Author Topic: Difference between a sensor's offset and the function generator's offset.  (Read 473 times)

0 Members and 1 Guest are viewing this topic.

Offline Nexo

  • Regular Contributor
  • *
  • Posts: 102
  • Country: co
Hello everyone!
I've been wondering what's the difference between a sensor's offset and the function generator's offset because the definition of the first one in Wikipedia is:

"If the output signal is not zero when the measured property is zero, the sensor has an offset or bias. This is defined as the output of the sensor at zero input."

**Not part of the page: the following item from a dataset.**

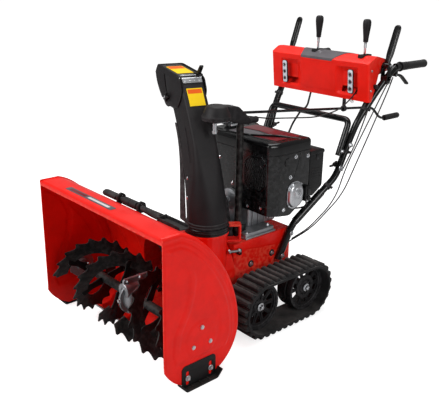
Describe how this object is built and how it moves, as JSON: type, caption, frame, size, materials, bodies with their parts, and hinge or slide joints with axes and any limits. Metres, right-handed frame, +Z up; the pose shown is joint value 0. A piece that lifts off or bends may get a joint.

But what I've read when learning how to use a Function generator is that offset is the voltage that you add to a signal.

Then I found this page:
Read the offset part, please.

So, could you please help me to sink in this?

Thanks in advance!

Online rstofer

  • Super Contributor
  • ***
  • Posts: 7064
  • Country: us
Offset on sensors just happens.  Temperature, design, whatever; sensors often have some kind of offset.  Eventually, it gets removed; usually during conversion and often in software.

Signal generators, OTOH, probably don't have offset unless it is deliberately added.  In some cases, offset comes in handy.  Consider sending a DC coupled sine wave to a single power rail op amp.  One way or the other, the midpoint of the signal needs to be shifted up to midway between Vcc and Gnd of the op amp.  So, a little DC offset is added to the sine wave.

Good old algebra:  'y = mx + b' still rules!